Exercise requirements -> Repeat the material in full. Keep every line exactly as it is.

Source material ->
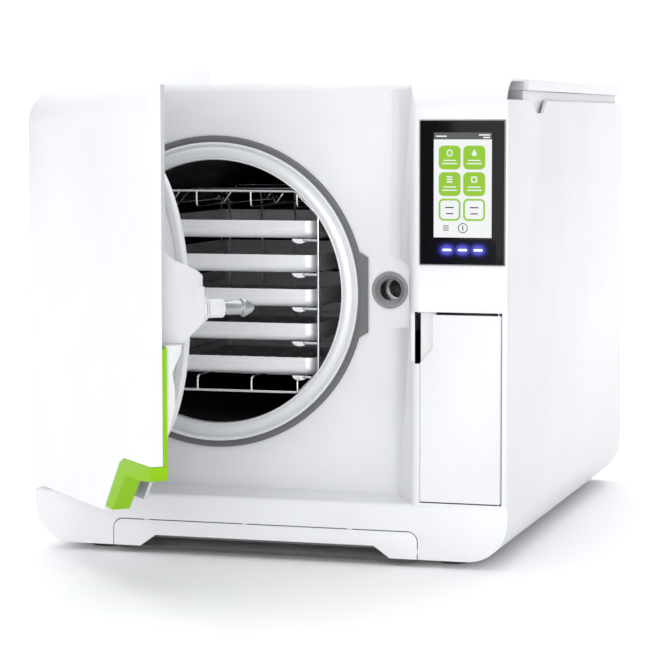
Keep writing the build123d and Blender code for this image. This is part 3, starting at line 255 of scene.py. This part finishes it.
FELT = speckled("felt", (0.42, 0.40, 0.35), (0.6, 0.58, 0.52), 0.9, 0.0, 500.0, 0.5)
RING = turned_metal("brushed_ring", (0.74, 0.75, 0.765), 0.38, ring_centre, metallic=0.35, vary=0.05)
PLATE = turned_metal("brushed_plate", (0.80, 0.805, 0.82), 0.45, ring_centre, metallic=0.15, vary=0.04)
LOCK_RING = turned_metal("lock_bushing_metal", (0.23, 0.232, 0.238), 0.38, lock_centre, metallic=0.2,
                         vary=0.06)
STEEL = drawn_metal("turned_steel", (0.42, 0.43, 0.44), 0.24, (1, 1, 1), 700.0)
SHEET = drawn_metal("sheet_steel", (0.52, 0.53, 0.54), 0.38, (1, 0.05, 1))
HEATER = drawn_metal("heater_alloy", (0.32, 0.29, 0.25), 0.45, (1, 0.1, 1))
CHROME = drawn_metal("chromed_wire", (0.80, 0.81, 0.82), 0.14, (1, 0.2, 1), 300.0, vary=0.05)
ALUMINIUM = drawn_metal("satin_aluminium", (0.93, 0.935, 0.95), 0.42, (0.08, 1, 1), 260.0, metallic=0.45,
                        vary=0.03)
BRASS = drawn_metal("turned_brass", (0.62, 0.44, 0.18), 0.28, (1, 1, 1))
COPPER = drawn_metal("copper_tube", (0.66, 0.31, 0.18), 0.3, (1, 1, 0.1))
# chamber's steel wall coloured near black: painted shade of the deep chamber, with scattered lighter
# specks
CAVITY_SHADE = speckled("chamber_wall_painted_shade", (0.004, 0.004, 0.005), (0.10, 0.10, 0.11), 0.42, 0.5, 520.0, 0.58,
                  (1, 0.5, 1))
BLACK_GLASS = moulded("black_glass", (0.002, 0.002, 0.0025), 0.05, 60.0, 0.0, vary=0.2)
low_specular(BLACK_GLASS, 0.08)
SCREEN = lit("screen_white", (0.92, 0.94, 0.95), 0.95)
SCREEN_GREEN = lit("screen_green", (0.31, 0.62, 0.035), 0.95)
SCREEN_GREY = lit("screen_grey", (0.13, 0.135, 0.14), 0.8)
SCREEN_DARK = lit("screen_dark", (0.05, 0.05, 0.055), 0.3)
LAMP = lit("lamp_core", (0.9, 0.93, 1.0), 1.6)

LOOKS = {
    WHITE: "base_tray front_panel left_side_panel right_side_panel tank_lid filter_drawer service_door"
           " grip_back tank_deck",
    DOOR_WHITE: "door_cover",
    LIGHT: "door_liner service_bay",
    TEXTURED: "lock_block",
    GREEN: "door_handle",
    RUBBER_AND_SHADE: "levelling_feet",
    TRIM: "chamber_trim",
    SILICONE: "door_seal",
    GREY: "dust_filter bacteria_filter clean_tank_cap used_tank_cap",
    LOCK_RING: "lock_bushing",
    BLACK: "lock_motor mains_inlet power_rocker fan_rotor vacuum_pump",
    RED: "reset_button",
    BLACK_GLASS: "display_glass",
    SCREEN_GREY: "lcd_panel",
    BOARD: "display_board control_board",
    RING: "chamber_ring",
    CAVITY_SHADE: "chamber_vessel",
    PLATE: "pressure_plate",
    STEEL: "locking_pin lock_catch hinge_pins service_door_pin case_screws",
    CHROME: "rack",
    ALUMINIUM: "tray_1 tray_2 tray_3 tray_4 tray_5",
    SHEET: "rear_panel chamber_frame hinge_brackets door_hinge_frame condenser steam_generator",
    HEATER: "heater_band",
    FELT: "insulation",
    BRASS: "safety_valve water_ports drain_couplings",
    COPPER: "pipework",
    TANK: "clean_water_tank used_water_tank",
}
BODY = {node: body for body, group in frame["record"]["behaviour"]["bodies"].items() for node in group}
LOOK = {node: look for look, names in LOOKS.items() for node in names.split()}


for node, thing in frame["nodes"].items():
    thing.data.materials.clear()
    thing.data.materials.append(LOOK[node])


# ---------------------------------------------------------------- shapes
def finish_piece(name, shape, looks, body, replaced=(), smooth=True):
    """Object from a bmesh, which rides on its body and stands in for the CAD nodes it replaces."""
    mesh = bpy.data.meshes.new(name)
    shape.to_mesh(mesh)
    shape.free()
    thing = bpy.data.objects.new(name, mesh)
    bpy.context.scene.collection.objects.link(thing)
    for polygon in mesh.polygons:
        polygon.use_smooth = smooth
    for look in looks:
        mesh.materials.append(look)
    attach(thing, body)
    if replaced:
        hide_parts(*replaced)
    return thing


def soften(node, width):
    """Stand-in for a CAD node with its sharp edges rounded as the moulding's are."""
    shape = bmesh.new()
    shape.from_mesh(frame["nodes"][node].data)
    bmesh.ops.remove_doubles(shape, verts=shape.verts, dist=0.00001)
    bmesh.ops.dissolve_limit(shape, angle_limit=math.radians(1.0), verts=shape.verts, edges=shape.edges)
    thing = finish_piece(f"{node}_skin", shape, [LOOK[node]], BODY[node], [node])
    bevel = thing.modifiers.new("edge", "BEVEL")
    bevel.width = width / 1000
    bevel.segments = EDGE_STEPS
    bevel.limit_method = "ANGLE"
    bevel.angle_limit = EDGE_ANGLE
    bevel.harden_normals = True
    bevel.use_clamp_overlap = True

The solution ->
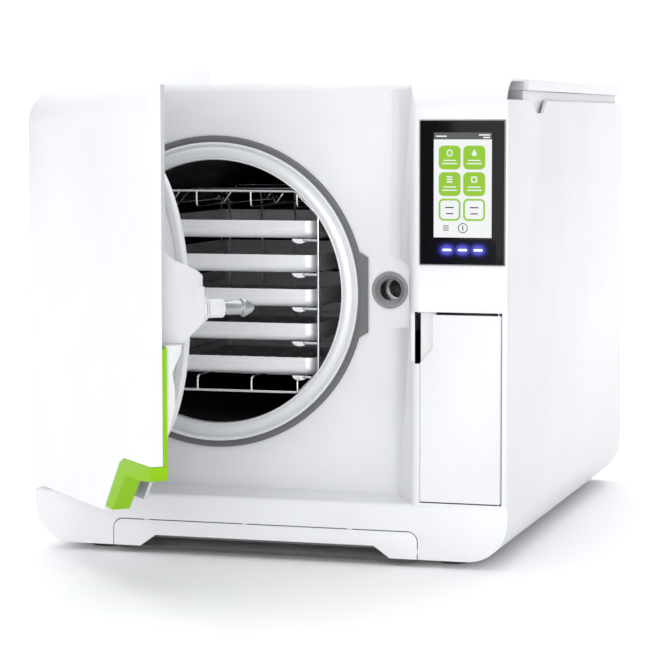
Keep writing the build123d and Blender code for this image. This is part 3, starting at line 255 of scene.py. This part finishes it.
FELT = speckled("felt", (0.42, 0.40, 0.35), (0.6, 0.58, 0.52), 0.9, 0.0, 500.0, 0.5)
RING = turned_metal("brushed_ring", (0.74, 0.75, 0.765), 0.38, ring_centre, metallic=0.35, vary=0.05)
PLATE = turned_metal("brushed_plate", (0.80, 0.805, 0.82), 0.45, ring_centre, metallic=0.15, vary=0.04)
LOCK_RING = turned_metal("lock_bushing_metal", (0.23, 0.232, 0.238), 0.38, lock_centre, metallic=0.2,
                         vary=0.06)
STEEL = drawn_metal("turned_steel", (0.42, 0.43, 0.44), 0.24, (1, 1, 1), 700.0)
SHEET = drawn_metal("sheet_steel", (0.52, 0.53, 0.54), 0.38, (1, 0.05, 1))
HEATER = drawn_metal("heater_alloy", (0.32, 0.29, 0.25), 0.45, (1, 0.1, 1))
CHROME = drawn_metal("chromed_wire", (0.80, 0.81, 0.82), 0.14, (1, 0.2, 1), 300.0, vary=0.05)
ALUMINIUM = drawn_metal("satin_aluminium", (0.93, 0.935, 0.95), 0.42, (0.08, 1, 1), 260.0, metallic=0.45,
                        vary=0.03)
BRASS = drawn_metal("turned_brass", (0.62, 0.44, 0.18), 0.28, (1, 1, 1))
COPPER = drawn_metal("copper_tube", (0.66, 0.31, 0.18), 0.3, (1, 1, 0.1))
# chamber's steel wall coloured near black: painted shade of the deep chamber, with scattered lighter
# specks
CAVITY_SHADE = speckled("chamber_wall_painted_shade", (0.004, 0.004, 0.005), (0.10, 0.10, 0.11), 0.42, 0.5, 520.0, 0.58,
                  (1, 0.5, 1))
BLACK_GLASS = moulded("black_glass", (0.002, 0.002, 0.0025), 0.05, 60.0, 0.0, vary=0.2)
low_specular(BLACK_GLASS, 0.08)
SCREEN = lit("screen_white", (0.92, 0.94, 0.95), 0.95)
SCREEN_GREEN = lit("screen_green", (0.31, 0.62, 0.035), 0.95)
SCREEN_GREY = lit("screen_grey", (0.13, 0.135, 0.14), 0.8)
SCREEN_DARK = lit("screen_dark", (0.05, 0.05, 0.055), 0.3)
LAMP = lit("lamp_core", (0.9, 0.93, 1.0), 1.6)

LOOKS = {
    WHITE: "base_tray front_panel left_side_panel right_side_panel tank_lid filter_drawer service_door"
           " grip_back tank_deck",
    DOOR_WHITE: "door_cover",
    LIGHT: "door_liner service_bay",
    TEXTURED: "lock_block",
    GREEN: "door_handle",
    RUBBER_AND_SHADE: "levelling_feet",
    TRIM: "chamber_trim",
    SILICONE: "door_seal",
    GREY: "dust_filter bacteria_filter clean_tank_cap used_tank_cap",
    LOCK_RING: "lock_bushing",
    BLACK: "lock_motor mains_inlet power_rocker fan_rotor vacuum_pump",
    RED: "reset_button",
    BLACK_GLASS: "display_glass",
    SCREEN_GREY: "lcd_panel",
    BOARD: "display_board control_board",
    RING: "chamber_ring",
    CAVITY_SHADE: "chamber_vessel",
    PLATE: "pressure_plate",
    STEEL: "locking_pin lock_catch hinge_pins service_door_pin case_screws",
    CHROME: "rack",
    ALUMINIUM: "tray_1 tray_2 tray_3 tray_4 tray_5",
    SHEET: "rear_panel chamber_frame hinge_brackets door_hinge_frame condenser steam_generator",
    HEATER: "heater_band",
    FELT: "insulation",
    BRASS: "safety_valve water_ports drain_couplings",
    COPPER: "pipework",
    TANK: "clean_water_tank used_water_tank",
}
BODY = {node: body for body, group in frame["record"]["behaviour"]["bodies"].items() for node in group}
LOOK = {node: look for look, names in LOOKS.items() for node in names.split()}


for node, thing in frame["nodes"].items():
    thing.data.materials.clear()
    thing.data.materials.append(LOOK[node])


# ---------------------------------------------------------------- shapes
def finish_piece(name, shape, looks, body, replaced=(), smooth=True):
    """Object from a bmesh, which rides on its body and stands in for the CAD nodes it replaces."""
    mesh = bpy.data.meshes.new(name)
    shape.to_mesh(mesh)
    shape.free()
    thing = bpy.data.objects.new(name, mesh)
    bpy.context.scene.collection.objects.link(thing)
    for polygon in mesh.polygons:
        polygon.use_smooth = smooth
    for look in looks:
        mesh.materials.append(look)
    attach(thing, body)
    if replaced:
        hide_parts(*replaced)
    return thing


def soften(node, width):
    """Stand-in for a CAD node with its sharp edges rounded as the moulding's are."""
    shape = bmesh.new()
    shape.from_mesh(frame["nodes"][node].data)
    bmesh.ops.remove_doubles(shape, verts=shape.verts, dist=0.00001)
    bmesh.ops.dissolve_limit(shape, angle_limit=math.radians(1.0), verts=shape.verts, edges=shape.edges)
    thing = finish_piece(f"{node}_skin", shape, [LOOK[node]], BODY[node], [node])
    bevel = thing.modifiers.new("edge", "BEVEL")
    bevel.width = width / 1000
    bevel.segments = EDGE_STEPS
    bevel.limit_method = "ANGLE"
    bevel.angle_limit = EDGE_ANGLE
    bevel.harden_normals = True
    bevel.use_clamp_overlap = True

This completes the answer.